Perhaps relax was not the right energy to put out there, because the garment delivered to me was a duvet hidden in some net curtains, wrapped in a voil. It fitted me perfectly, but made me feel like a Disney Princess. I tried my best to get my Beyonce on in the front room, but alas, it was like dancing in a sleeping bag from the 70's (minus the brown outer and orange inner although there was room for a cigarette burn as standard.) There was no way I could have lasted all day in it.

The joyous thing about all of this, is as I dithered, time did pass. I got on with other bits, all the time thinking "it's ok, I have time. Time, time, time. It's mine to dick about with. Oh yes. Time". And then time ran out.

The following realisation that I had a mere 2 months to go  was met with fear  panic vomiting a fresh look at the internet. There was no chance in a month of rainy Sunday afternoons that I would be able to customise my original dress in time. It was like the sun kept on shining, just to prove a point.

Out of the white hot worry of not finding anything within my budget (all dresses thus far had been under the £100 mark) and not being able to sleep because of it, at 2.30am, in the light of the laptop screen I stabbed "Titanic dress" into the search engine. I scrolled through about 20 pages of images. From the ship sinking, to random pap shots of Winslet, to some truly eye-brow raising costumes "in the style of". 

The internet was laughing at me.

Then, suddenly, there it was. Just one picture. The dress. I clicked on the picture and hoped that it was something that I could actually purchase. I could. In many different colours and sizes. It would be delivered to me from across the water in 1-10 days. It came in under £220 including postage. It could save my actual day. I ordered and waited. Sure enough, it came on through from The Wardrobe Shop in plenty of time. 

It was everything I had hoped my wedding dress would be. It was individual and in the style that I liked. It was not white or cream in it's entirety, nor did it look like a regular dress. It very much said "Bride" to me when I stared back at myself from the mirror in the spare room -  but more to the point -  the kind of Bride I had been thinking of all along.

I just had time to get my shoes dyed and my ideas on jewellery pegged.
(which changed last minute, but that's a post for another day)

Friday, 3 October 2014

Little Bits

There are times when you get a little something extra from life. Take this mini bunch o'fleurs. I fell in love with the whole bunch at our local market at the weekend. I made a mental note and decided to grab them on the way back to car. A perfect dose of niceness for one of my good chums we were visiting that evening. 

Oh how she would love them ~ but did I love them more?

No no no ~ I said to myself ~ these are for she, not for thee! With not enough money for deux bunches, I took them home for said friend.

I could not keep them. That would of been wrong. Very, very wrong.

 If any one knows what these are  ~ I would love to know.

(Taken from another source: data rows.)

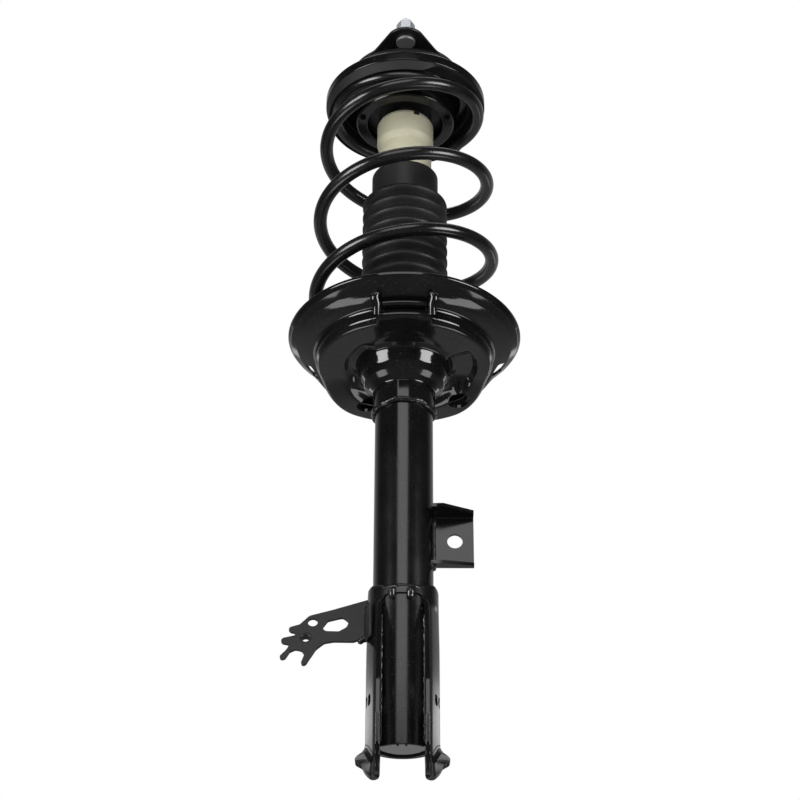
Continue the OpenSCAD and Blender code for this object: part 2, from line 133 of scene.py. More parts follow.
def bump(tree, bsdf, layers):
    """Stacks bumps, each (height output, depth in millimetres)."""
    normal = None
    for height, depth in layers:
        node = add(tree, "Bump")
        node.inputs["Strength"].default_value = 1.0
        node.inputs["Distance"].default_value = depth * MM
        tree.links.new(height, node.inputs["Height"])
        if normal is not None:
            tree.links.new(normal, node.inputs["Normal"])
        normal = node.outputs["Normal"]
    tree.links.new(normal, bsdf.inputs["Normal"])


DUST = 0.35
DUST_COLOUR = (0.12, 0.12, 0.125)


def paint(name, colour, rough, peel, orange):
    """Stoved or electro-dipped paint: orange peel, cloudy gloss and fine dust nibs."""
    mat, tree, bsdf, where = shader(name, rough)
    cloud = grain(tree, where, 0.03, 3)
    fine = grain(tree, where, 2.2, 1)
    nibs = remap(tree, grain(tree, where, 0.9, 0), 0, 1, 0.76, 0.82)
    tree.links.new(remap(tree, cloud, rough * 0.78, rough * 1.3), bsdf.inputs["Roughness"])
    lighter = tuple(c * 1.7 + 0.004 for c in colour)
    shade = mix(tree, remap(tree, cloud, 0, 0.6), colour, lighter)
    dusty = mix(tree, remap(tree, nibs, 0, DUST, 0, 1), shade, DUST_COLOUR)
    tree.links.new(dusty, bsdf.inputs["Base Color"])
    bump(tree, bsdf, [(grain(tree, where, orange, 2), peel), (fine, peel * 0.15), (nibs, 0.008)])
    return mat


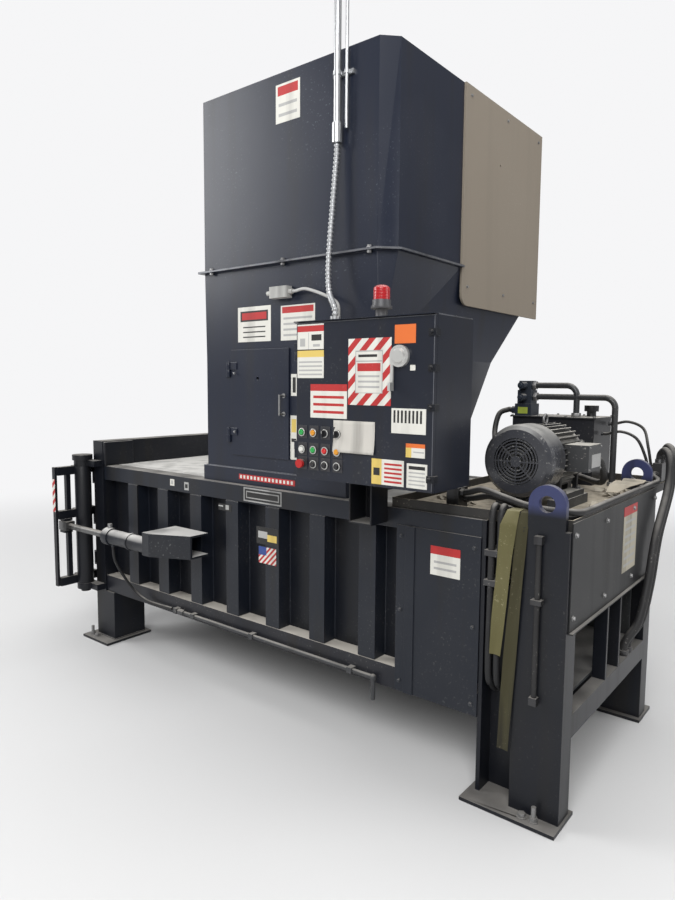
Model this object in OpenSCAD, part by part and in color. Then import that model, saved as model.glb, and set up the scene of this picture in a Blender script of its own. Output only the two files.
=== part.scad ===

The flower man (who I have a feeling is usually the bread man) did not have a clue. He just stuffed my money into what, at first glance, looked like the front of his jogging bottoms. On second glance, I realised it was actually a money apron. 

Relieved does not cover it. Gag. No no, you're alright, keep the change love.

As luck would have it, when I came to rearrange & wrap them, these 2 delicious bits fell off onto the kitchen top. Hurrah!

It made me think, sometimes, you don't need a whole bunch of florals to make your day. 

Mostly, a little posie will do. 

Tuesday, 23 September 2014

The First World War & The Helpful Heffalumps

As we creep ever closer to many First World War Centenary markers, there have been some fascinating snippets in the news of late. I am interested in all things Great War - but especially the female role and the more unusual stories. One in particular grabbed my attention last week and made me exclaim “ have I never know this? Why was I not taught this as school??!...” and to then promptly tell everyone in earshot about what I had discovered. And you lovelies are next.

With the calling of all horses to the front - from the coach pullers to the corn transporters – one of the areas hit was the vibrant, hardworking world of the Circus. Horses across the land were soon requisitioned by the army and the performing circuit’s soon drew to a halt. Many male members of the menageries joined up and left their companies. Labourers in the towns and cities could not be found and in 1917 many fairgrounds ceased to trade. However - there were still fully trained and hardworking animals to be tended to.

With their immense pulling power, elephants were handed over to fill the hoofs that the horses had left behind. On a small farm, near to one of our favourite picnic spots , just under 100 years ago, you could well have seen a benevolent pachyderm helping to plough a field. Or perhaps hefting hay with ease over their strong backs with the quick flick of an inquisitive trunk.

Further North, the odd vision of an elephant wearing leather boots would have been common place. Used to pull munitions and scrap metal, the boots were to help protect her feet from any shards of steel.

Around the South, you may very well have spied a Land Girl in all her full skirted uniform trying to guide a big ol' heffalump along in a straight line. If you would like to see this now (ooh! the technology!) then head on over to British Pathe and have a look-see.